Doha was touted as a ‘Development Round’. What this meant in practice was never very clear, but the fact that for the past two years completion has become an objective in its own right – on almost any terms - illustrates how far the grand vision has been ditched. A Round that simply plugged some of the known bolt holes and further eroded the traditional protectionist instruments of tariffs and subsidies would, by definition, fail to get to grips with the new methods through which trade flows are distorted, often involving private sector regulation

In the absence of new, negotiated provisions the WTO rulebook does not remain static – but it changes in a way that is always perceived as being zero-sum. And this is where the danger lies at a time of unprecedented global economic stress. Neither Chicago politician nor Harvard lawyer are adequate role models for a new President who will need to tread delicately around the pitfalls and booby traps.

There can only be agreement on a new Round if all WTO members agree, or at least acquiesce, to the terms. The danger that some countries may simply acquiesce in changes that are not in their interests is a continuing development concern as it is the poorer states that will tend to be less well informed about the implications of complex new rules – and most vulnerable to arm twisting. But this worry is mitigated by the fact that most sub-groups of developing countries in the WTO include some negotiation savvy states well able to uphold their own interests and, in so doing, protect those of their peers as well.

There is no such safety net for the other route through which new trade rules are created and bolt holes plugged: dispute settlement. When adjudicating on disputes brought by one WTO member against another the Appellate Body often clarifies vague phraseology and sometimes interprets provisions in unexpected ways. As with common law, this can provide a valuable way of making old rules relevant to new commercial realities. But it involves a danger that is now particularly acute; there is always a winner and a loser in dispute settlement. This is a gift to the populist politician and, if the loser happens to be rich and powerful, one that could have global consequences.

How to respond

This is not the time for any major new initiatives on trade policy. Trade policy is still nonessential to the crisis. Disruptions to commerce appear to be the consequence of the global financial crisis, rather than the knock-on impact of trade policy measures. The danger of any initiative being hijacked by protectionists is very high. If scope to do good is limited, the immediate emphasis must be to avoid doing harm. ‘Speak softly’…defuse pressure for new trade restrictions, react calmly to the foot dragging or worse by trade partners or adverse judgements, emphasise the immediate harm caused in an integrated global economy not only to consumers but to producers using imported inputs, and the generalised harm caused to all as trade partners respond.
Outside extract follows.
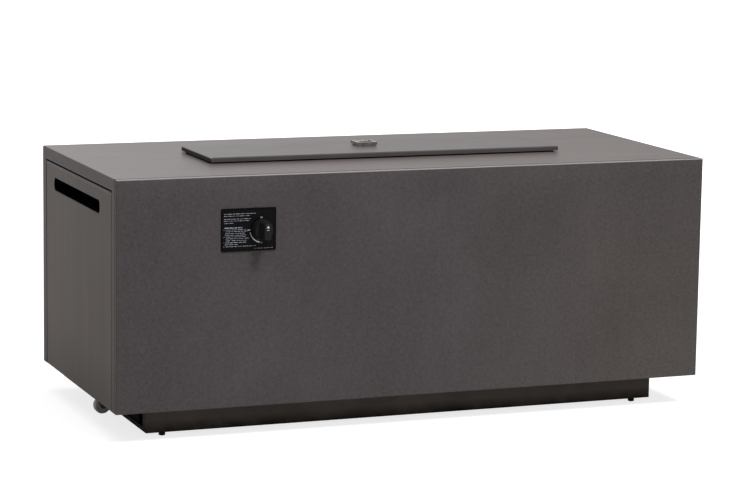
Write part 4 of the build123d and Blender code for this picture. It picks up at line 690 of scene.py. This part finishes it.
def print_ink(name, thin, full, grain):
    """Screen-print ink: uneven cover with a matt tooth."""
    material, tree, shader = new_finish(name, specular=0.1)
    cover = use(tree, patches, Scale=(grain,) * 3, Detail=2.0, Low=0.3, High=0.6)
    colour = tint(tree, cover, thin, full)
    finish_surface(tree, shader, colour, ranged(tree, cover, 0.6, 0.5), cover, 0.00001)
    return material


plate_low, plate_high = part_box("control_plate")
# Width of the painted shade band round the plate's rim.
plate_shade_band = 0.0035
dress(enamel(), "control_plate")
white_print = print_ink("white_print", (0.66, 0.66, 0.68), (0.86, 0.86, 0.87), 1500.0)
faint_print = print_ink("faint_print", (0.13, 0.135, 0.19), (0.62, 0.63, 0.72), 260.0)

knob_low, knob_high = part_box("knob")
axis_x = (knob_low.x + knob_high.x) / 2
axis_z = (knob_low.z + knob_high.z) / 2
rim_height, ink_depth = 0.0008, 0.00005
print_back = plate_low.y + rim_height
print_front = print_back - ink_depth


def wedge_arc(near, far, start, end, thin, thick, front, back):
    """A flat wedge bent about the knob's axis: its radius grows from near to far and its width from
    thin to thick along the angle. Each row is the corners of its cross-section, front and back."""
    steps = 60
    turn = np.radians(np.linspace(start, end, steps))
    radius = np.linspace(near, far, steps)
    half = np.linspace(thin, thick, steps) / 2
    half[-3:] *= (0.95, 0.8, 0.45)
    inner, outer = radius - half, radius + half
    rings = np.stack([inner, outer, outer, inner], 1)
    depth = np.broadcast_to([front, front, back, back], rings.shape)
    return np.stack([axis_x + rings * np.cos(turn)[:, None], depth,
                     axis_z + rings * np.sin(turn)[:, None]], -1)


def dashes(lines, front, back):
    """Round-ended flat bars: each is an outline of two half circles, once in front and once behind.
    lines holds one (x from, x to, z, height) per bar."""
    x0, x1, z, tall = (np.array(lines).T[k][:, None, None] for k in range(4))
    turn = np.linspace(-math.pi / 2, 3 * math.pi / 2, 12, endpoint=False)[None, None, :]
    right = np.cos(turn) > 1e-9
    middle = np.where(right, x1 - tall / 2, x0 + tall / 2)
    x = middle + tall / 2 * np.cos(turn)
    height = z + tall / 2 * np.sin(turn)
    depth = np.array([front, back])[None, :, None]
    shape = np.broadcast_shapes(x.shape, depth.shape)
    return np.stack([np.broadcast_to(v, shape) for v in (x, depth, height)], -1)


wedge = wedge_arc(0.0269, 0.0284, 191.0, 262.0, 0.0006, 0.0033, print_front, print_back)
wedge_mark = piece("flame_wedge", surface("flame_wedge", wedge), white_print)
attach(wedge_mark, "table")


def ruled_lines(seed):
    """Plain dashes in rows, like ruled note lines: (start, end, height above the plate's foot,
    thickness), with gaps of a seeded random spacing, all in metres from the plate's left foot."""
    dice = np.random.default_rng(seed)
    rows = [(0.0065, 0.0800, 0.0833, 0.0011), (0.0065, 0.0690, 0.0786, 0.0010),
            (0.0065, 0.0686, 0.0720, 0.0010), (0.0065, 0.0660, 0.0677, 0.0009),
            (0.0065, 0.0284, 0.0628, 0.0009), (0.0080, 0.0527, 0.0525, 0.0022),
            (0.0105, 0.0570, 0.0482, 0.0008), (0.0105, 0.0610, 0.0445, 0.0009),
            (0.0090, 0.0560, 0.0402, 0.0009), (0.0090, 0.0580, 0.0360, 0.0008),
            (0.0105, 0.0560, 0.0325, 0.0008), (0.0105, 0.0655, 0.0287, 0.0009),
            (0.0105, 0.0590, 0.0244, 0.0008), (0.0090, 0.0610, 0.0200, 0.0011),
            (0.0090, 0.0420, 0.0157, 0.0009), (0.0105, 0.0800, 0.0112, 0.0009),
            (0.0760, 0.1200, 0.0052, 0.0008)]
    bars = []
    for start, end, height, thick in rows:
        at = start
        while at < end - 0.003:
            length = min(dice.uniform(0.005, 0.013), end - at)
            bars.append((plate_low.x + at, plate_low.x + at + length, plate_low.z + height, thick))
            at += length + dice.uniform(0.0012, 0.002)
    bullet_heights = (0.0482, 0.0325, 0.0200, 0.0112)
    return bars + [(plate_low.x + 0.006, plate_low.x + 0.0074, plate_low.z + height, 0.0013)
                   for height in bullet_heights]


ruled = surface("ruled_dashes", dashes(ruled_lines(3), print_front, print_back))
ruled_print = piece("ruled_dashes", ruled, faint_print)
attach(ruled_print, "table")


def lettering(name, words, size, x, z, front):
    """Extruded letters made a mesh, then stood up to face -Y with their middle at x, z."""
    curve = bpy.data.curves.new(name, "FONT")
    curve.body = words
    curve.size = size
    curve.align_x = "CENTER"
    curve.align_y = "CENTER"
    curve.extrude = 0.00002
    curve.offset = size * 0.02
    holder = bpy.data.objects.new(name, curve)
    mesh = bpy.data.meshes.new_from_object(holder)
    mesh.name = name
    bpy.data.objects.remove(holder)
    bpy.data.curves.remove(curve)
    mesh.transform(Matrix(((1, 0, 0, x), (0, 0, -1, front), (0, 1, 0, z), (0, 0, 0, 1))))
    return mesh


for words, x, z, size in (("OFF", -0.0004, 0.0267, 0.0036), ("HIGH", -0.0296, -0.0004, 0.003),
                          ("LO", -0.0002, -0.0293, 0.0026)):
    letters = lettering("print_" + words, words, size, axis_x + x, axis_z + z, print_front)
    word = piece("print_" + words, letters, white_print)
    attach(word, "table")


# ------------------------------------------------------------------------------------------------
# Knob: moulded black plastic with a skirt, a cone and a thick grip bar. A white triangle on the
# grip points at the setting, with a bar below it, and the skirt has one white tick.

knob_black = moulded("knob_black", (0.0078, 0.0078, 0.008), (0.0105, 0.0105, 0.0107),
                     texture=1400.0, roughness=(0.36, 0.44), specular=0.12, depth=0.00002)
dress(knob_black, "knob")

ink_front, ink_back = -0.00004, 0.00002


def flat_prism(corners, face):
    """A flat print on the knob: its corners, (x, z) from the axis, just in front of and behind the
    face at y."""
    x, z = np.array(corners).T
    return np.stack([np.stack([axis_x + x, np.full(len(x), face + step), axis_z + z], -1)
                     for step in (ink_front, ink_back)])


grip_face = knob_low.y
triangle = flat_prism([(-0.0036, 0.0090), (0.0036, 0.0090), (0.0, 0.0145)], grip_face)
pointer_mark = piece("pointer_triangle", surface("pointer_triangle", triangle), white_print)
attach(pointer_mark, "gas_knob")

grip_bar = dashes([(axis_x - 0.0030, axis_x + 0.0030, axis_z + 0.0047, 0.0014)],
                  grip_face + ink_front, grip_face + ink_back)
grip_mark = piece("pointer_bar", surface("pointer_bar", grip_bar), faint_print)
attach(grip_mark, "gas_knob")

skirt_face = knob_high.y - 0.003
tick = flat_prism([(-0.0221, -0.0018), (-0.0209, -0.0018), (-0.0209, 0.0022), (-0.0221, 0.0022)],
                  skirt_face)
tick_mark = piece("skirt_tick", surface("skirt_tick", tick), white_print)
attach(tick_mark, "gas_knob")


# ------------------------------------------------------------------------------------------------
# Lid: pressed steel with rolled-down edges and a stiffener welded inside, powder coated dark. It
# rests on rubber bumpers over the fire pan and lifts off by hand. The steel inside it is black. Its
# end faces are toned darker, painted shade, and its arris facing up, left and front is paler, a
# painted highlight.

lid_coat = powder_coat("lid_coat", (0.108, 0.096, 0.097), (0.12, 0.106, 0.108), (0.24, 0.22, 0.215),
                       ripple=260.0, specular=0.01)
lid_tree = lid_coat.node_tree
lid_shader = lid_tree.nodes["Principled BSDF"]
sealed_top(lid_tree, lid_shader, 0.5, 0.24)
lid_plain = lid_shader.inputs["Base Color"].links[0].from_socket
# Painted shade on the end faces, and a painted highlight on the arris facing up, left and front.
lid_end_shade = use(lid_tree, facing, Direction=(-1, 0, 0), Start=0.7, Full=0.95)
lid_arris_highlight = use(lid_tree, facing, Direction=(-0.6, -0.37, 0.7071), Start=0.82, Full=0.95)
lid_tone = tint(lid_tree, lid_end_shade, lid_plain, (0.073, 0.069, 0.06))
lid_tone = tint(lid_tree, ranged(lid_tree, lid_arris_highlight, 0.0, 0.7), lid_tone, (0.42, 0.4, 0.38))
lid_tree.links.new(lid_tone, lid_shader.inputs["Base Color"])
dress(lid_coat, "lid_plate")
dress(frame_coat, "lid_stiffener")
dress(moulded("bumper_rubber", (0.012, 0.012, 0.012), (0.018, 0.018, 0.018), roughness=(0.7, 0.8)),
      "lid_bumpers")


# ------------------------------------------------------------------------------------------------
# Lid pull: a rectangular ring hinged on a pin over a base plate, die cast and plated black nickel.
# It lies flat when the lid is on and folds up to be lifted by two fingers.

black_nickel = plated("black_nickel", (0.15, 0.137, 0.133), (0.23, 0.212, 0.206),
                      (700, 120, 120), (0.16, 0.28))
dress(black_nickel, "pull_base", "pull_ring", "pull_pin", "pull_screws")


# ------------------------------------------------------------------------------------------------
# Studio: a white floor that keeps the table's soft shadow, white surroundings, a very soft lamp
# overhead and a smaller one high in front.

def seen_directly(tree):
    """1 for camera, mirror and transmission rays, 0 for the rays that light the table."""
    rays = put(tree, "ShaderNodeLightPath").outputs
    seen = calc(tree, "MAXIMUM", rays["Is Camera Ray"], rays["Is Glossy Ray"])
    return calc(tree, "MAXIMUM", seen, rays["Is Transmission Ray"])


def pale_floor():
    """White floor: lit as it is, with a glow for camera and mirror rays that grows to full white
    away from the table."""
    material = bpy.data.materials.new("studio_floor")
    material.use_nodes = True
    tree = material.node_tree
    tree.nodes.clear()
    far = remap(tree, vector_calc(tree, "LENGTH", position(tree)), 1.2, 3.0, 0.78, 1.0)
    glow = calc(tree, "MULTIPLY", seen_directly(tree), far)
    lit = put(tree, "ShaderNodeBsdfDiffuse", {"Color": (0.5, 0.5, 0.5, 1.0)})
    shine = put(tree, "ShaderNodeEmission", {"Color": (1.0, 1.0, 1.0, 1.0), "Strength": glow})
    both = put(tree, "ShaderNodeAddShader", {0: lit.outputs[0], 1: shine.outputs[0]})
    put(tree, "ShaderNodeOutputMaterial", {"Surface": both.outputs[0]})
    return material


side = np.linspace(-60.0, 60.0, 3)
floor_x, floor_y = np.meshgrid(side, side, indexing="ij")
floor_points = np.stack([floor_y, floor_x, np.zeros((3, 3))], -1)
floor_mesh = surface("floor", floor_points, ring=False, caps=False)
floor = piece("floor", floor_mesh, pale_floor())

world = bpy.data.worlds.new("studio")
bpy.context.scene.world = world
world.use_nodes = True
strength = ranged(world.node_tree, seen_directly(world.node_tree), 0.28, 1.0)
background = world.node_tree.nodes["Background"]
background.inputs["Color"].default_value = (1.0, 1.0, 1.0, 1.0)
world.node_tree.links.new(strength, background.inputs["Strength"])


def lamp(name, energy, angle, tilt, turn, mirrored):
    """A broad sun lamp that shines down, tipped by tilt from straight down and turned about Z."""
    data = bpy.data.lights.new(name, "SUN")
    data.energy = energy
    data.angle = math.radians(angle)
    holder = bpy.data.objects.new(name, data)
    holder.rotation_euler = (math.radians(tilt), 0.0, math.radians(turn))
    holder.visible_glossy = mirrored
    bpy.context.scene.collection.objects.link(holder)


lamp("overhead", 1.35, 60.0, 6.0, 0.0, False)
lamp("high_front", 1.45, 12.0, 33.0, 20.0, True)


# ------------------------------------------------------------------------------------------------
# Camera: a long lens a little above the top, to the left of the front.

yaw, pitch, roll = math.radians(21.495), math.radians(9.194), math.radians(0.859)
camera = bpy.data.objects.new("camera", bpy.data.cameras.new("camera"))
bpy.context.scene.collection.objects.link(camera)
camera.data.lens = 130.28
camera.data.sensor_width = 36.0
camera.data.clip_end = 200.0
camera.matrix_world = (
    Matrix.Translation((-2.3097, -5.9001, 1.3906)) @ Matrix.Rotation(-yaw, 4, "Z")
    @ Matrix.Rotation(math.pi / 2 - pitch, 4, "X") @ Matrix.Rotation(roll, 4, "Z"))
bpy.context.scene.camera = camera
bpy.context.scene.view_settings.view_transform = "Standard"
But the policy environment will change, which is where the vision comes in. For all the lack of clarity and self-serving interpretations, labelling Doha as a Development Round emphasised the fact that ‘the market’ itself has moved rapidly (through globalisation), while the institutional framework through which the market operates has hardly moved.  Few can now doubt this given the speed at which the US financial crisis became global and the myth of middle income states being somehow ‘delinked’ was punctured.

Radical change to trade policy is too important to be left to trade ministries, which inevitably aim for incremental change and are targets for protectionist lobbies. Vision, the mental agility to see new potential trade-offs and alliances, and implementing power is what is needed.  That’s the task for the new President – ours is to prepare alternative route maps so that they are ready when the time is right.